----- STORED DATA -----

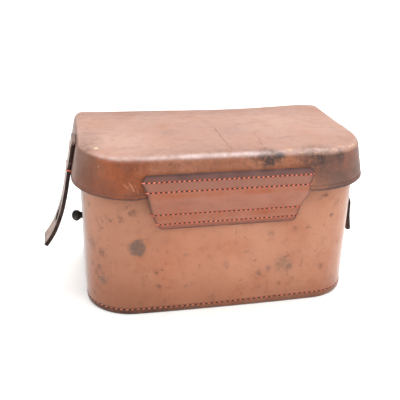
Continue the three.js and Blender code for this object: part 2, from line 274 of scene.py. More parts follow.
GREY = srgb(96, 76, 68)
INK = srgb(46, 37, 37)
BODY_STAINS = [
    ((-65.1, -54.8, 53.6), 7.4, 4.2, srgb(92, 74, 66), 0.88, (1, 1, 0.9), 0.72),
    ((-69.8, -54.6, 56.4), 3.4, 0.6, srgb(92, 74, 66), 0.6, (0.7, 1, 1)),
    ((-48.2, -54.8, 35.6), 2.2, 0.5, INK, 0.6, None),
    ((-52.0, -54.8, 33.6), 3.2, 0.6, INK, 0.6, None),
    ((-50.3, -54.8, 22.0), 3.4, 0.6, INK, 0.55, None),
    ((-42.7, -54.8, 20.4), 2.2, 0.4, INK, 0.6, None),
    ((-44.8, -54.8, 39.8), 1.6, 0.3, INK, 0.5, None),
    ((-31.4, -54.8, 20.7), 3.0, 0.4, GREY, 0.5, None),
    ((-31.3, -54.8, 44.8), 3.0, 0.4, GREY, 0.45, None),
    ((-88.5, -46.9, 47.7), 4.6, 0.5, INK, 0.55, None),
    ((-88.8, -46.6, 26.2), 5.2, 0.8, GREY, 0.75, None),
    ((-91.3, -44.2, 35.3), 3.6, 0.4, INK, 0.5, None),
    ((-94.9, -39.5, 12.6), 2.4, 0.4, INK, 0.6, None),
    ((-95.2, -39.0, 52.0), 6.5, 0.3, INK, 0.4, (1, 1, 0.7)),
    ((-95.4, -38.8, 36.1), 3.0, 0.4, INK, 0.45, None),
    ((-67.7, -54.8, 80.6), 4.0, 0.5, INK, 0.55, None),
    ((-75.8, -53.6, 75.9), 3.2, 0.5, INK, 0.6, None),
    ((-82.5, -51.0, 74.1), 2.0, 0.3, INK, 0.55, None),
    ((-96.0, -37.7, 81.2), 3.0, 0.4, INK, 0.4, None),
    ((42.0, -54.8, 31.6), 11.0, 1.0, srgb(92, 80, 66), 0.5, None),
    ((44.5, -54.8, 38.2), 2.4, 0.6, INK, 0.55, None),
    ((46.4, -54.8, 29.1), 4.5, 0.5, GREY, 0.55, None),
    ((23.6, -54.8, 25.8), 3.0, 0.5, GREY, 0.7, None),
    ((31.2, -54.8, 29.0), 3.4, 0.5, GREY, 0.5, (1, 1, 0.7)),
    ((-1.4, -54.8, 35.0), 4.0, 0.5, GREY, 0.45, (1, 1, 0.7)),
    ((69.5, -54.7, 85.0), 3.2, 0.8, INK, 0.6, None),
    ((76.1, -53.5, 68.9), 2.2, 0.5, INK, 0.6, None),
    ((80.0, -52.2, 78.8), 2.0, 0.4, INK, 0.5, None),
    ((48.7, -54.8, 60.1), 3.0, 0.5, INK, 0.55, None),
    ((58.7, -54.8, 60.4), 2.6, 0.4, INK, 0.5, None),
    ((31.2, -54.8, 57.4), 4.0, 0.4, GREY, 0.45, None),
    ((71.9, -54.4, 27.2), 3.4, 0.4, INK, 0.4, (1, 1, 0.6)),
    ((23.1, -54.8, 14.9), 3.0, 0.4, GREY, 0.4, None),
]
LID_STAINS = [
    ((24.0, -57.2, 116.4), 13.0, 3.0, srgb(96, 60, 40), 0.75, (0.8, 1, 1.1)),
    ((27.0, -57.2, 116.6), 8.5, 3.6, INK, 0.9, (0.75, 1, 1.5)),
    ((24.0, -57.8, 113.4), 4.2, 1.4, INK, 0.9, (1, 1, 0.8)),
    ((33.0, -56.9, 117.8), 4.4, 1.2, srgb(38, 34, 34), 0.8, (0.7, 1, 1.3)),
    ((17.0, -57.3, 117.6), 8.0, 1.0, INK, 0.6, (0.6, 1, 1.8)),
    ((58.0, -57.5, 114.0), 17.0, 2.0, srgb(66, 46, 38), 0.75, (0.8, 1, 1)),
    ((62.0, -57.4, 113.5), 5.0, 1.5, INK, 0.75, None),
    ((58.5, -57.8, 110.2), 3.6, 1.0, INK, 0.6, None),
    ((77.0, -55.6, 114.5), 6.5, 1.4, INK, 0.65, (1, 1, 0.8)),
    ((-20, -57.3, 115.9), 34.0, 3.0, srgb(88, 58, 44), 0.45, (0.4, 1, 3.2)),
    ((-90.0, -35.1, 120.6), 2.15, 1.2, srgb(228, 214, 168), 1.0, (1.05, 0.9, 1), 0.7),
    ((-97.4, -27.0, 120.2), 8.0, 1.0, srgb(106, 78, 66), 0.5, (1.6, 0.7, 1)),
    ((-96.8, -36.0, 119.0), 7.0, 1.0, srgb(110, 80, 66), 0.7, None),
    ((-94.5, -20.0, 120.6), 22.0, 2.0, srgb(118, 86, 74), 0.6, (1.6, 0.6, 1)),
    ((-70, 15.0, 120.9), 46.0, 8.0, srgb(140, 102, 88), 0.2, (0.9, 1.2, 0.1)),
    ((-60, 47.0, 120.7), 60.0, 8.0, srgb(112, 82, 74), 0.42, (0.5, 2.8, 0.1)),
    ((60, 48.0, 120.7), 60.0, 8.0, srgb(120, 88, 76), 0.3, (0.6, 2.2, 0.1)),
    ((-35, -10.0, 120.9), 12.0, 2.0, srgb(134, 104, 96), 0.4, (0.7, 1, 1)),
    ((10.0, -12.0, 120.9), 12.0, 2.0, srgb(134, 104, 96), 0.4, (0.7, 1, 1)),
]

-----

▶ [THE TASK]
Output all of the data above without any alteration.

▶ [FINISHED TASK]
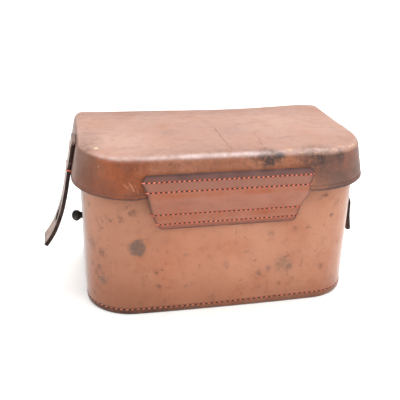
Continue the three.js and Blender code for this object: part 2, from line 274 of scene.py. More parts follow.
GREY = srgb(96, 76, 68)
INK = srgb(46, 37, 37)
BODY_STAINS = [
    ((-65.1, -54.8, 53.6), 7.4, 4.2, srgb(92, 74, 66), 0.88, (1, 1, 0.9), 0.72),
    ((-69.8, -54.6, 56.4), 3.4, 0.6, srgb(92, 74, 66), 0.6, (0.7, 1, 1)),
    ((-48.2, -54.8, 35.6), 2.2, 0.5, INK, 0.6, None),
    ((-52.0, -54.8, 33.6), 3.2, 0.6, INK, 0.6, None),
    ((-50.3, -54.8, 22.0), 3.4, 0.6, INK, 0.55, None),
    ((-42.7, -54.8, 20.4), 2.2, 0.4, INK, 0.6, None),
    ((-44.8, -54.8, 39.8), 1.6, 0.3, INK, 0.5, None),
    ((-31.4, -54.8, 20.7), 3.0, 0.4, GREY, 0.5, None),
    ((-31.3, -54.8, 44.8), 3.0, 0.4, GREY, 0.45, None),
    ((-88.5, -46.9, 47.7), 4.6, 0.5, INK, 0.55, None),
    ((-88.8, -46.6, 26.2), 5.2, 0.8, GREY, 0.75, None),
    ((-91.3, -44.2, 35.3), 3.6, 0.4, INK, 0.5, None),
    ((-94.9, -39.5, 12.6), 2.4, 0.4, INK, 0.6, None),
    ((-95.2, -39.0, 52.0), 6.5, 0.3, INK, 0.4, (1, 1, 0.7)),
    ((-95.4, -38.8, 36.1), 3.0, 0.4, INK, 0.45, None),
    ((-67.7, -54.8, 80.6), 4.0, 0.5, INK, 0.55, None),
    ((-75.8, -53.6, 75.9), 3.2, 0.5, INK, 0.6, None),
    ((-82.5, -51.0, 74.1), 2.0, 0.3, INK, 0.55, None),
    ((-96.0, -37.7, 81.2), 3.0, 0.4, INK, 0.4, None),
    ((42.0, -54.8, 31.6), 11.0, 1.0, srgb(92, 80, 66), 0.5, None),
    ((44.5, -54.8, 38.2), 2.4, 0.6, INK, 0.55, None),
    ((46.4, -54.8, 29.1), 4.5, 0.5, GREY, 0.55, None),
    ((23.6, -54.8, 25.8), 3.0, 0.5, GREY, 0.7, None),
    ((31.2, -54.8, 29.0), 3.4, 0.5, GREY, 0.5, (1, 1, 0.7)),
    ((-1.4, -54.8, 35.0), 4.0, 0.5, GREY, 0.45, (1, 1, 0.7)),
    ((69.5, -54.7, 85.0), 3.2, 0.8, INK, 0.6, None),
    ((76.1, -53.5, 68.9), 2.2, 0.5, INK, 0.6, None),
    ((80.0, -52.2, 78.8), 2.0, 0.4, INK, 0.5, None),
    ((48.7, -54.8, 60.1), 3.0, 0.5, INK, 0.55, None),
    ((58.7, -54.8, 60.4), 2.6, 0.4, INK, 0.5, None),
    ((31.2, -54.8, 57.4), 4.0, 0.4, GREY, 0.45, None),
    ((71.9, -54.4, 27.2), 3.4, 0.4, INK, 0.4, (1, 1, 0.6)),
    ((23.1, -54.8, 14.9), 3.0, 0.4, GREY, 0.4, None),
]
LID_STAINS = [
    ((24.0, -57.2, 116.4), 13.0, 3.0, srgb(96, 60, 40), 0.75, (0.8, 1, 1.1)),
    ((27.0, -57.2, 116.6), 8.5, 3.6, INK, 0.9, (0.75, 1, 1.5)),
    ((24.0, -57.8, 113.4), 4.2, 1.4, INK, 0.9, (1, 1, 0.8)),
    ((33.0, -56.9, 117.8), 4.4, 1.2, srgb(38, 34, 34), 0.8, (0.7, 1, 1.3)),
    ((17.0, -57.3, 117.6), 8.0, 1.0, INK, 0.6, (0.6, 1, 1.8)),
    ((58.0, -57.5, 114.0), 17.0, 2.0, srgb(66, 46, 38), 0.75, (0.8, 1, 1)),
    ((62.0, -57.4, 113.5), 5.0, 1.5, INK, 0.75, None),
    ((58.5, -57.8, 110.2), 3.6, 1.0, INK, 0.6, None),
    ((77.0, -55.6, 114.5), 6.5, 1.4, INK, 0.65, (1, 1, 0.8)),
    ((-20, -57.3, 115.9), 34.0, 3.0, srgb(88, 58, 44), 0.45, (0.4, 1, 3.2)),
    ((-90.0, -35.1, 120.6), 2.15, 1.2, srgb(228, 214, 168), 1.0, (1.05, 0.9, 1), 0.7),
    ((-97.4, -27.0, 120.2), 8.0, 1.0, srgb(106, 78, 66), 0.5, (1.6, 0.7, 1)),
    ((-96.8, -36.0, 119.0), 7.0, 1.0, srgb(110, 80, 66), 0.7, None),
    ((-94.5, -20.0, 120.6), 22.0, 2.0, srgb(118, 86, 74), 0.6, (1.6, 0.6, 1)),
    ((-70, 15.0, 120.9), 46.0, 8.0, srgb(140, 102, 88), 0.2, (0.9, 1.2, 0.1)),
    ((-60, 47.0, 120.7), 60.0, 8.0, srgb(112, 82, 74), 0.42, (0.5, 2.8, 0.1)),
    ((60, 48.0, 120.7), 60.0, 8.0, srgb(120, 88, 76), 0.3, (0.6, 2.2, 0.1)),
    ((-35, -10.0, 120.9), 12.0, 2.0, srgb(134, 104, 96), 0.4, (0.7, 1, 1)),
    ((10.0, -12.0, 120.9), 12.0, 2.0, srgb(134, 104, 96), 0.4, (0.7, 1, 1)),
]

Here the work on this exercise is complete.